ROBERT A. HEINLEIN. BEYOND THIS HORIZON

Hamilton understood the circumlocution. It was a direct order to report-at McFee’s convenience. McFee turned back to Monroe-Alpha, adding, “No trouble at all. Right on my way.”

Hamilton watched them leave together with vague discomfort.

CHAPTER SEVEN

“Burn him down at once — ”

LONGCOURT PHYLLIS showed up for a moment in the waiting room of the development center and spoke to Hamilton. “Hello, Filthy.”

“H’lo, Phil.”

“Be with you in a moment. I’ve got to change.” She was dressed in complete coveralls, with helmet. An inhaler dangled loose about her neck.

“Okay.”

She returned promptly, dressed in more conventional and entirely feminine clothes. She was unarmed. He looked her over approvingly. “That’s better,” he said. “What was the masquerade?”

“Hmm? Oh, you mean the aseptic uniform. I’m on a new assignment-control naturals. You have to be terrifically careful in handling them. Poor little beggars!”

“Why?”

“You know why. They’re subject to infections. We don’t dare let them roll around in the dirt with the others. One little scratch, and anything can happen. We even have to sterilize their food.”

“Why bother? Why not let the weak ones die out?”

She looked annoyed. “I could answer that conventionally by saying that the control naturals are an invaluable reference plane for genetics-but I won’t. The real point is that they are human beings. They are just as precious to their parents as you were to yours, Filthy.”

“Sorry. I didn’t know my parents.”

She looked suddenly regretful. “Oh-Felix, I forgot!”

“No matter. I never could see,” he continued, “why you want to bury yourself in that cage of monkeys. It must be deadly.”

“Huh uh. Babies are fun. And they’re not much trouble. Feed ’em occasionally, help them when they need it, and love them a lot. That’s all there is to it.”

“I’ve always favored the bunghole theory myself.”

“The what?”

“You take the child at an early age and place it in a barrel. You feed it through the bunghole. At the age of seventeen, you drive in the bung.”

She grinned at him. “Filthy, for a nice man you have a nasty sense of humor. Seriously, your method leaves out the most essential part of a child’s rearing-the petting he gets from his nurses.”

“I don’t seem to recall much of it. I thought the basic idea was to take care of its physical needs and otherwise leave it strictly alone.”
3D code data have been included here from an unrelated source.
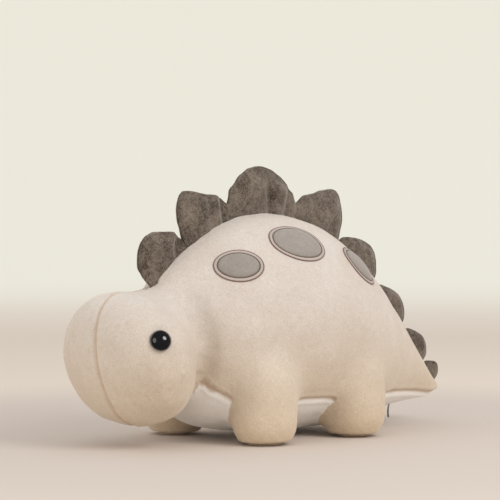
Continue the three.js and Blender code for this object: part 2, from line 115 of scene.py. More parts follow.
def smoothBy(piece, times, factor=0.5):
    modifier = piece.modifiers.new("Smooth", "SMOOTH")
    modifier.iterations = times
    modifier.factor = factor
    applyAll(piece)


def smoothStep(values, low, high):
    share = np.clip((values - low) / (high - low), 0, 1)
    return share * share * (3 - 2 * share)


def treeOf(names):
    points = []
    faces = []
    for name in names:
        mesh = nodes[name].data
        start = len(points)
        points += [v.co.copy() for v in mesh.vertices]
        faces += [tuple(start + i for i in p.vertices) for p in mesh.polygons]
    return BVHTree.FromPolygons(points, faces)


def distancesTo(tree, points):
    return np.array([tree.find_nearest(Vector(p))[3] for p in points])


# copies of CAD solids as one merged mesh, grown outwards
def copyOfNodes(name, wanted, grow):
    bpy.ops.object.select_all(action="DESELECT")
    copies = []
    for node in wanted:
        copy = bpy.data.objects.new(name, nodes[node].data.copy())
        bpy.context.collection.objects.link(copy)
        copy.select_set(True)
        copies.append(copy)
    bpy.context.view_layer.objects.active = copies[0]
    if len(copies) > 1:
        bpy.ops.object.join()
    piece = bpy.context.view_layer.objects.active
    piece.name = name
    piece.data.materials.clear()
    bpy.ops.object.mode_set(mode="EDIT")
    bpy.ops.mesh.select_all(action="SELECT")
    bpy.ops.mesh.remove_doubles(threshold=1e-5)
    bpy.ops.transform.shrink_fatten(value=grow)
    bpy.ops.object.mode_set(mode="OBJECT")
    return piece


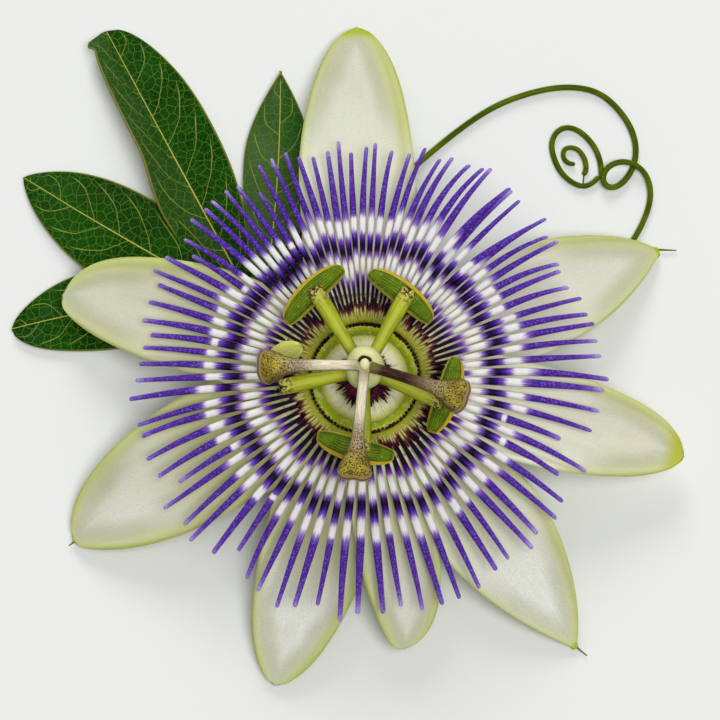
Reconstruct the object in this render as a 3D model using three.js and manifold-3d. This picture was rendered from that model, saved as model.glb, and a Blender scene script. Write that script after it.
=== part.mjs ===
// A passion flower as picked: one open flower on a short piece of vine, with a leaf and a looped tendril.
// It lies on its back on a surface. Millimetres, +Z up, origin under the middle of the whole spray.
import * as THREE from 'three';
import { mergeVertices } from 'three/addons/utils/BufferGeometryUtils.js';
import Module from 'manifold-3d';

const wasm = await Module();
wasm.setup();

const degree = Math.PI / 180;
const gap = 0.3; // between organs that grow together

// Calyx cup: a shallow dish whose rim carries the sepals and petals
const cupRadius = 15.2;
const cupBottom = 5.2;
const cupFloor = 9;
const cupRim = 7.3;
const cupProfile = [
  [0, cupBottom],
  [2.4, cupBottom],
  [8, 6.6],
  [cupRadius, cupRim],
  [cupRadius, cupRim + 0.9],
  [11.5, cupFloor],
  [0, cupFloor],
];

// Sepals hang to the surface, petals ride above them. Skew shifts a blade to its left, point closes its tip
const tepalBase = cupRadius + gap;
const tepalThickness = 0.6;
const tepalEdgeLift = 0.8;
const tepalWidest = 0.38;
const tepalBaseShare = 0.62;
const sepalBaseHeight = 7.6;
const sepalTipHeight = 0.35;
const petalBaseHeight = 8.8;
const petalTipHeight = 3.6;
const sepals = [
  { name: 'sepal_top', angle: 90.7, reach: 53.6, halfWidth: 8.4, point: 0.66, skew: 0.3 },
  { name: 'sepal_upper_right', angle: 24, reach: 47.9, halfWidth: 8.2, point: 0.8, skew: 0.6 },
  { name: 'sepal_lower_right', angle: -52, reach: 49.3, halfWidth: 8.2, point: 0.9, skew: 0.9 },
  { name: 'sepal_lower_left', angle: -107, reach: 45.7, halfWidth: 7.5, point: 0.64, skew: 0 },
  { name: 'sepal_left', angle: 209, reach: 48.3, halfWidth: 8.9, point: 0.7, skew: -1.5 },
];
const petals = [
  { name: 'petal_right', angle: -13.6, reach: 47.7, halfWidth: 7.1, point: 0.54, skew: 0.5 },
  { name: 'petal_bottom', angle: -82.5, reach: 39.1, halfWidth: 5.9, point: 0.6, skew: 1.3 },
  { name: 'petal_upper_left', angle: 164.5, reach: 46, halfWidth: 7.8, point: 0.66, skew: -1.6 },
];

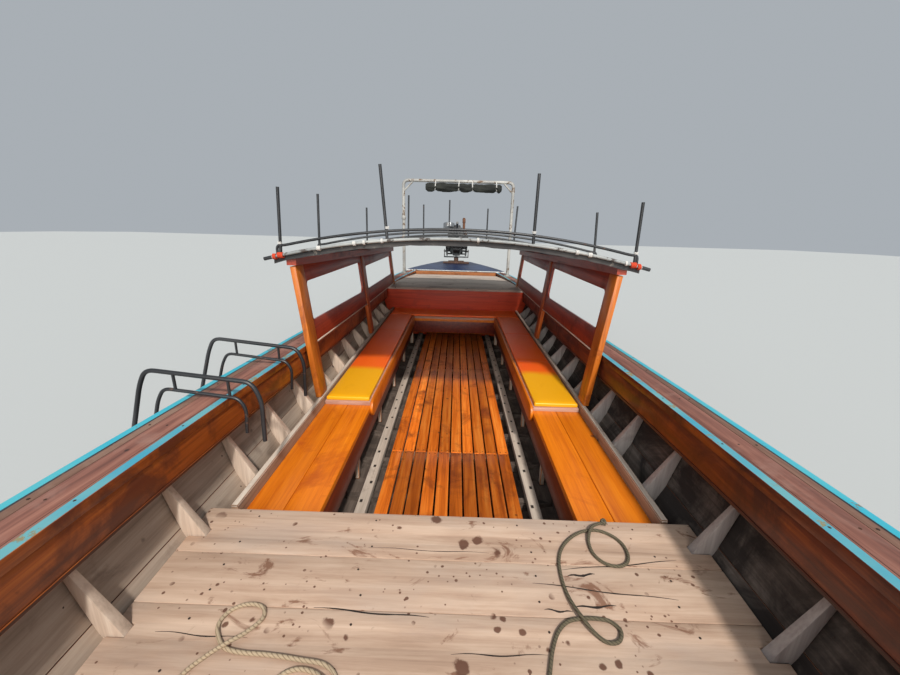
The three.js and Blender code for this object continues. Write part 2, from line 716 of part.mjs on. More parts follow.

“You’re way out of date. They used to have a notion of that sort, but it was silly-contra-biological.” It occurred to her that Hamilton’s faulty orientation might have its origin in the injudicious application of that outmoded, unfounded theory. The natural urges of mothers had prevented it ever being applied thoroughly in most cases, but his case was different. He had been what was, to her, the most tragic thing on earth-a baby that never left the development center. When she found one of these exceptions among her own charges she lavished on it extra affection and a little over. But she said nothing of this to him.

“Why,” she continued, “do you think animals lick their young?”

“To cleanse them, I suppose.”

“Nonsense! You can’t expect an animal to appreciate cleanliness. It’s a caress, an expression of instinctive affection. So-called instincts are instructive, Felix. They point to survival values.”

He shrugged. “We’re here.”

They entered the restaurant-a pay-restaurant-he had chosen, and went to a private room reserved for them. They started the meal in silence. His usual sardonic humor was dampened by the thing in the back of his mind. This business of the Survivors Club-he had entered into it light-heartedly, but now it was developing ominous overtones which worried him. He wished that Mordan-the government, rather — would act.

He had not gotten ahead as fast in the organization as he had hoped. They were anxious to use him, willing to accept, to demand, his money, but he still had not obtained a clear picture of the whole network. He still did not know who was senior to McFee Norbert, nor did he know the numbers of the whole organization.

Meantime, daily the tightrope became more difficult to walk.

He had been permitted to see one thing which tended to show that the organization was older and larger than he had guessed. McFee Norbert had escorted him personally, as one of the final lessons in his education in the New Order, to a place in the country, location carefully concealed from Hamilton, where he was permitted to see the results of clandestine experiments in genetics.